▸ Requirements: In the entries below, find the line containing "bush_outline = both_sides([(axle_r" and the line containing "for member in". Copy those two lines and everything between them exactly, and only that.
○ ○ ○ ○ ○ ○ ○
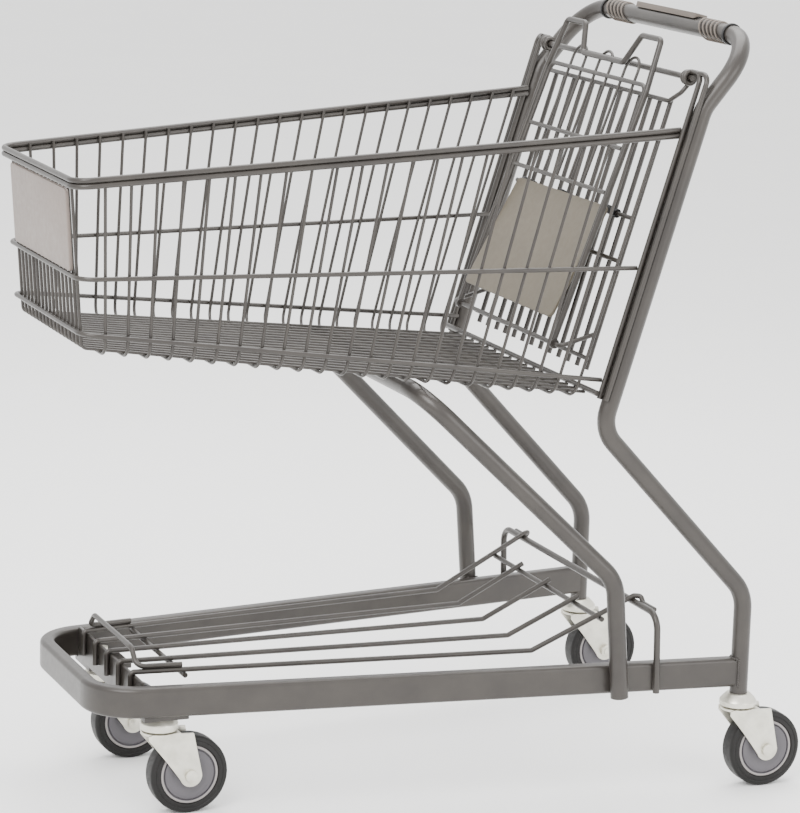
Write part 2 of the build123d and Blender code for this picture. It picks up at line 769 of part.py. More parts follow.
axis_on_plate = seat_plate_plane.to_local_coords(Vector(*plate_axis))
clip_bore = gate_wire_d / 2 + running_fit
clip_r = clip_bore + 3.2
clip_w = 14.0
gate_pitch = 2 * gate_half / (gate_bar_count - 1)
clip_x = (-4.5 * gate_pitch, -0.5 * gate_pitch, 4.5 * gate_pitch)
with BuildPart() as seat_plate_clips:
    for x in clip_x:
        clip_plane = Plane((x, plate_axis[1], plate_axis[2]), x_dir=plate_normal, z_dir=(-1, 0, 0))
        reach = -axis_on_plate.Z - plate_t / 2 - 0.02
        with BuildSketch(clip_plane):
            Circle(clip_r)
            with Locations((reach / 2, 0)):
                Rectangle(reach, 2 * clip_r - 2)
            Circle(clip_bore, mode=Mode.SUBTRACT)
        extrude(amount=clip_w / 2, both=True)
save(seat_plate_clips, "seat_plate_clips")

# ---------------------------------------------------------------- casters
caster_places = {
    "front_left": (front_caster_x, front_caster_y),
    "front_right": (-front_caster_x, front_caster_y),
    "rear_left": (leg_x, rear_caster_y),
    "rear_right": (-leg_x, rear_caster_y),
}
tube_end_z = {"front_left": cross_bottom, "front_right": cross_bottom}
stem_top = 158.0
stem_head_h = 5.0

with BuildPart() as caster_stems:
    for name, (x, y) in caster_places.items():
        head_bottom = crown_top - fork_t - 0.3 - stem_head_h
        with BuildSketch(Plane((x, y, head_bottom))):
            Circle(stem_r + 3.5)
        extrude(amount=stem_head_h)
        with BuildSketch(Plane((x, y, head_bottom))):
            Circle(stem_r)
        extrude(amount=stem_top - head_bottom)
save(caster_stems, "caster_stems")

with BuildPart() as caster_top_races:
    for name, (x, y) in caster_places.items():
        race_top = tube_end_z.get(name, leg_bottom) - weld_gap
        with BuildSketch(Plane((x, y, 0), x_dir=(1, 0, 0), z_dir=(0, -1, 0))):
            with BuildLine():
                Polyline(
                    (stem_r + 0.03, race_top),
                    (16, race_top),
                    (race_r - 3, race_top - 6),
                    (race_r, race_top - 10),
                    (race_r, race_bottom - 1.6),
                    (race_r - 1.8, race_bottom - 1.6),
                    (race_r - 3, race_bottom),
                    (stem_r + 0.03, race_bottom),
                    close=True,
                )
            make_face()
        revolve(axis=Axis((x, y, 0), (0, 0, 1)))
save(caster_top_races, "caster_top_races")

race_middle = (crown_top + race_bottom) / 2
with BuildPart() as caster_race_balls:
    for name, (x, y) in caster_places.items():
        with Locations((x, y, race_middle)):
            with PolarLocations(race_ball_ring, race_balls):
                Sphere(race_ball_d / 2)
save(caster_race_balls, "caster_race_balls")

fork_inner = wheel_w / 2 + fork_gap
crown_under = crown_top - fork_t


def fork(x, y):
    """Add one caster's fork: a crown and two cheeks that trail back to the axle."""
    axle_y = y + caster_trail
    with BuildSketch(Plane((x, y, crown_under))) as crown:
        Circle(crown_r)
        with Locations((0, 4)):
            Rectangle(2 * (fork_inner + fork_t), 2 * crown_r - 6)
    extrude(crown.sketch, amount=fork_t)
    for side in (1, -1):
        cheek_plane = Plane((x + side * (fork_inner + fork_t / 2), 0, 0), x_dir=(0, 1, 0), z_dir=(1, 0, 0))
        tip = (axle_y, wheel_r)
        front_tip = (axle_y - fork_tip_r * cos(radians(20)), wheel_r + fork_tip_r * sin(radians(-20)))
        back_tip = (axle_y + fork_tip_r * cos(radians(10)), wheel_r + fork_tip_r * sin(radians(10)))
        shoulder = (axle_y + fork_tip_r - 12, crown_top - 2)
        with BuildSketch(cheek_plane) as cheek:
            with BuildLine():
                Line((y - crown_r + 4, crown_top - 1), (y + crown_r, crown_top - 1))
                Line((y + crown_r, crown_top - 1), shoulder)
                Line(shoulder, back_tip)
                ThreePointArc(back_tip, (tip[0], tip[1] - fork_tip_r), front_tip)
                ThreePointArc(front_tip, (y + 3, wheel_r + 24), (y - crown_r + 4, crown_top - 8))
                Line((y - crown_r + 4, crown_top - 8), (y - crown_r + 4, crown_top - 1))
            make_face()
        extrude(cheek.sketch, amount=fork_t / 2, both=True)
    with Locations(Plane((x, axle_y, wheel_r), z_dir=(1, 0, 0))):
        Cylinder(axle_r + 0.03, 4 * fork_inner, mode=Mode.SUBTRACT)
    with Locations((x, y, crown_top)):
        Cylinder(stem_r + running_fit, 4 * fork_t, mode=Mode.SUBTRACT)


def axle(x, y):
    """Add one caster's axle bolt, with a round head outboard and a nut inboard."""
    side = 1 if x > 0 else -1
    cheek_face = fork_inner + fork_t + 0.03
    shaft = Plane((x, y + caster_trail, wheel_r), z_dir=(side, 0, 0))
    with BuildSketch(shaft.offset(-cheek_face - 7)) as shank:
        Circle(axle_r)
    extrude(shank.sketch, amount=2 * cheek_face + 9)
    with BuildSketch(shaft.offset(cheek_face)) as head:
        Circle(axle_r + 3.2)
    extrude(head.sketch, amount=4.5)
    with BuildSketch(shaft.offset(-cheek_face - 5)) as nut:
        RegularPolygon(axle_r + 4, 6)
    extrude(nut.sketch, amount=5)


def turned(x, y, outline):
    """Add a wheel part turned about one caster's axle from (radius, offset along the axle) points."""
    section_plane = Plane((x, y + caster_trail, wheel_r), x_dir=(0, 0, 1), z_dir=(0, -1, 0))
    with BuildSketch(section_plane) as section:
        with BuildLine():
            Polyline(*outline, close=True)
        make_face()
    revolve(section.sketch, axis=Axis((x, y + caster_trail, wheel_r), (1, 0, 0)))


def both_sides(half_outline):
    """Close an outline that is given for one side of the wheel by repeating it on the other."""
    return half_outline + [(r, -w) for r, w in reversed(half_outline)]


bush_r = axle_r + 4.0
bush_half = fork_inner - 0.3
hub_r = hub_d / 2
hub_outline = both_sides(
    [
        (bush_r + 0.03, hub_w / 2 + 1),
        (bush_r + 6, hub_w / 2 + 1),
        (bush_r + 7, hub_w / 2 - 3),
        (hub_r - 9, hub_w / 2 - 3),
        (hub_r - 7.5, hub_w / 2 - 1),
        (hub_r - 6, hub_w / 2 - 1),
        (hub_r - 5.5, hub_w / 2 - 3),
        (hub_r - 4.5, hub_w / 2 - 3),
        (hub_r - 4, hub_w / 2),
        (hub_r - 0.03, hub_w / 2),
    ]
)
tyre_outline = both_sides(
    [
        (hub_r, hub_w / 2),
        (hub_r + 3, wheel_w / 2),
        (wheel_r - 5, wheel_w / 2),
        (wheel_r - 1.5, wheel_w / 2 - 3.5),
        (wheel_r, wheel_w / 2 - 8),
    ]
)
bush_outline = both_sides([(axle_r + running_fit, bush_half), (bush_r, bush_half)])

for name, (x, y) in caster_places.items():
    with BuildPart() as caster_fork:
        fork(x, y)
    save(caster_fork, f"{name}_caster_fork")
    with BuildPart() as caster_axle:
        axle(x, y)
    save(caster_axle, f"{name}_caster_axle")
    with BuildPart() as wheel_hub:
        turned(x, y, hub_outline)
    save(wheel_hub, f"{name}_wheel_hub")
    with BuildPart() as wheel_tyre:
        turned(x, y, tyre_outline)
    save(wheel_tyre, f"{name}_wheel_tyre")
    with BuildPart() as wheel_bush:
        turned(x, y, bush_outline)
    save(wheel_bush, f"{name}_wheel_bush")
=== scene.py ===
"""Looks of a wire shopping cart.

Coated frame, plastic grip and plates, zinc casters, welds, and a studio with its floor, lights and camera.
"""

import json
from math import cos, pi, radians, sin, tan

import bpy
from bpy.props import FloatProperty, FloatVectorProperty, IntProperty, PointerProperty
from mathutils import Matrix, Vector

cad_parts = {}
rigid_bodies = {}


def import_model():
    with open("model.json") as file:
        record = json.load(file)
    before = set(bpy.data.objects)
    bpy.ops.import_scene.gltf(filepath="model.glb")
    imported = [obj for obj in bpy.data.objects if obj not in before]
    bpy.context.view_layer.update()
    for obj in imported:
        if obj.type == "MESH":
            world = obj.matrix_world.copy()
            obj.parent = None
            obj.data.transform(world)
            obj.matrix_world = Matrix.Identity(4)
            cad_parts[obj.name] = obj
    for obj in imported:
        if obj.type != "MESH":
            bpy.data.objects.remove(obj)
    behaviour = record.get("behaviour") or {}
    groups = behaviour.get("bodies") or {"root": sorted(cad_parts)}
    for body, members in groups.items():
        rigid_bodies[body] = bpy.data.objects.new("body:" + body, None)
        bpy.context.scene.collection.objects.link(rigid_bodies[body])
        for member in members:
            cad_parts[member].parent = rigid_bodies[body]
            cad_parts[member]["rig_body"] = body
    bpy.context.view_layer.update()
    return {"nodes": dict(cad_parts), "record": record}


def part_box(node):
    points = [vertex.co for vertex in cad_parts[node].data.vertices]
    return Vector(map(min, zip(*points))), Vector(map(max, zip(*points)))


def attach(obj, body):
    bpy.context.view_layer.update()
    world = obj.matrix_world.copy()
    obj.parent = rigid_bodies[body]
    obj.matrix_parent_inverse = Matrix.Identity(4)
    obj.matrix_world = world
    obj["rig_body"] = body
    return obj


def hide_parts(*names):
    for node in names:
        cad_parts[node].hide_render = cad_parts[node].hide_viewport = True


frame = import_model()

bl_info = {
    "name": "Shopping Cart Looks",
    "version": (1, 0, 0),
    "blender": (4, 5, 0),
    "location": "View3D > Sidebar > Cart",
    "description": "Builds the visible pieces and finishes of a wire shopping cart around its frame",
    "category": "Object",
}

MM = 0.001
CORNERS = ("front_left", "front_right", "rear_left", "rear_right")

# the camera: its place in metres, and its direction in degrees
CAMERA_PLACE = (3.97746, -1.66600, 1.41201)
CAMERA_AZIMUTH, CAMERA_ELEVATION, CAMERA_ROLL = 67.15, 12.0, 1.69
CAMERA_LENS_MM = 147.71
SENSOR_WIDTH_MM = 36

# the studio: brightness of the air, and each softbox's place, side and power
AIR_STRENGTH = 1.9
FLOOR_SIDE = 80
LIGHT_TARGET = (0, 0, 0.5)
SOFTBOXES = (
    ("key_softbox", (2.2, -2.4, 3.4), 2.4, 170),
    ("fill_softbox", (3.4, 1.8, 1.6), 2.0, 50),
    ("top_softbox", (-0.8, 0.6, 3.2), 2.6, 110),
)

# steps of the wheel centre's side from its rim inwards: width and height in millimetres
HUB_STEPS = (
    (0.8, 0.5),
    (3.2, 0.0),
    (0.5, -2.6),
    (1.0, 0.0),
    (0.5, 2.2),
    (7.4, 0.0),
    (4.0, -1.2),
    (6.5, 0.0),
    (0.8, 2.6),
    (2.0, 0.0),
)
HUB_HALF_MM = 12.2
HANDLE_BORE_MM = 12.05  # radius of the handle's tube, with a little room


# ---------------------------------------------------------------- colours and sizes
def srgb(code):
    """Linear colour of an sRGB hex value such as #706c67."""
    parts = [int(code[i : i + 2], 16) / 255 for i in (1, 3, 5)]
    return [p / 12.92 if p <= 0.04045 else ((p + 0.055) / 1.055) ** 2.4 for p in parts]


def colour_property(name, description, code):
    return FloatVectorProperty(
        name=name, description=description, default=srgb(code), subtype="COLOR", min=0, max=1
    )


def length_property(name, description, millimetres):
    return FloatProperty(
        name=name, description=description, default=millimetres * MM, subtype="DISTANCE", unit="LENGTH"
    )


class CartColours(bpy.types.PropertyGroup):
    """Colours of the cart's finishes."""

    coating: colour_property("Coating", "Powder coat on tubes and wires", "#37332f")
    coating_dark: colour_property("Coating shade", "Darker clouds in the powder coat", "#302c29")
    zinc: colour_property("Zinc", "Zinc plate on the casters' steel", "#d9d6ca")
    zinc_dark: colour_property("Zinc shade", "Duller clouds in the zinc plate", "#c6c3b6")
    tyre: colour_property("Tyre", "Rubber of the tyres", "#110f0e")
    hub: colour_property("Hub", "Nylon of the wheel centres", "#4e4b4f")
    grip: colour_property("Grip", "Sleeve on the handle", "#5f564e")
    nose: colour_property("Nose plate", "Plate on the basket's nose", "#7a6f68")
    seat: colour_property("Seat plate", "Child seat's plate", "#5c5548")
    clip: colour_property("Clips", "Clips and end rings", "#131212")
    hub_ring: colour_property("Hub ring", "Pale ring near the wheel centre's rim", "#85807e")
    floor: colour_property("Floor", "Studio floor", "#f8f8f7")


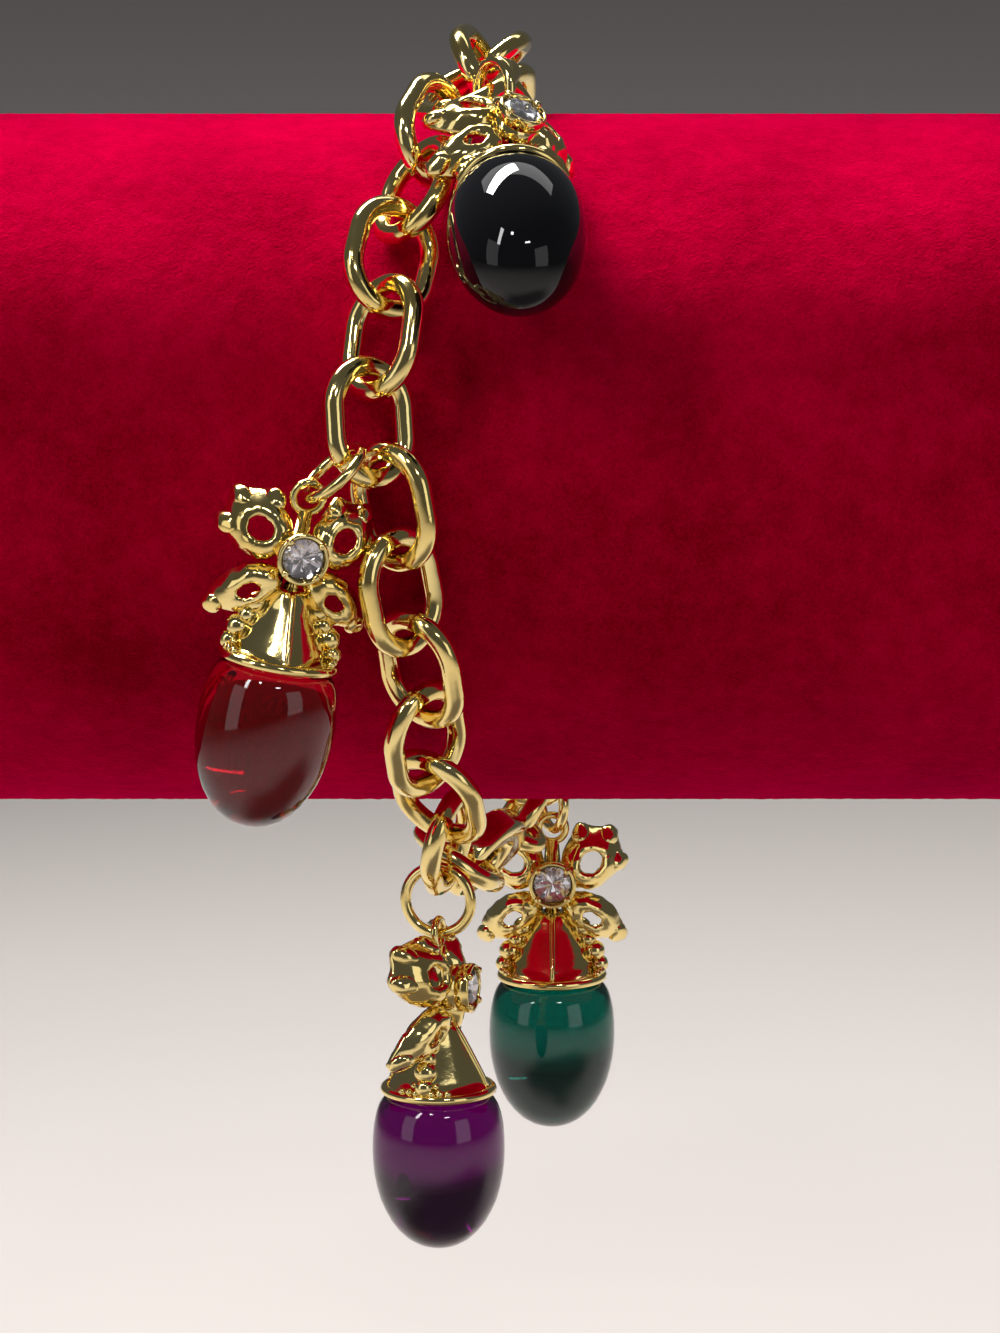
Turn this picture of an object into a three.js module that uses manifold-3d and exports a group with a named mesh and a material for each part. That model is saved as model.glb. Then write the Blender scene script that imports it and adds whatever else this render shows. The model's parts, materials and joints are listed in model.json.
○ ○ ○ ○ ○ ○ ○
▸ Exercise output:
bush_outline = both_sides([(axle_r + running_fit, bush_half), (bush_r, bush_half)])

for name, (x, y) in caster_places.items():
    with BuildPart() as caster_fork:
        fork(x, y)
    save(caster_fork, f"{name}_caster_fork")
    with BuildPart() as caster_axle:
        axle(x, y)
    save(caster_axle, f"{name}_caster_axle")
    with BuildPart() as wheel_hub:
        turned(x, y, hub_outline)
    save(wheel_hub, f"{name}_wheel_hub")
    with BuildPart() as wheel_tyre:
        turned(x, y, tyre_outline)
    save(wheel_tyre, f"{name}_wheel_tyre")
    with BuildPart() as wheel_bush:
        turned(x, y, bush_outline)
    save(wheel_bush, f"{name}_wheel_bush")
=== scene.py ===
"""Looks of a wire shopping cart.

Coated frame, plastic grip and plates, zinc casters, welds, and a studio with its floor, lights and camera.
"""

import json
from math import cos, pi, radians, sin, tan

import bpy
from bpy.props import FloatProperty, FloatVectorProperty, IntProperty, PointerProperty
from mathutils import Matrix, Vector

cad_parts = {}
rigid_bodies = {}


def import_model():
    with open("model.json") as file:
        record = json.load(file)
    before = set(bpy.data.objects)
    bpy.ops.import_scene.gltf(filepath="model.glb")
    imported = [obj for obj in bpy.data.objects if obj not in before]
    bpy.context.view_layer.update()
    for obj in imported:
        if obj.type == "MESH":
            world = obj.matrix_world.copy()
            obj.parent = None
            obj.data.transform(world)
            obj.matrix_world = Matrix.Identity(4)
            cad_parts[obj.name] = obj
    for obj in imported:
        if obj.type != "MESH":
            bpy.data.objects.remove(obj)
    behaviour = record.get("behaviour") or {}
    groups = behaviour.get("bodies") or {"root": sorted(cad_parts)}
    for body, members in groups.items():
        rigid_bodies[body] = bpy.data.objects.new("body:" + body, None)
        bpy.context.scene.collection.objects.link(rigid_bodies[body])
        for member in members:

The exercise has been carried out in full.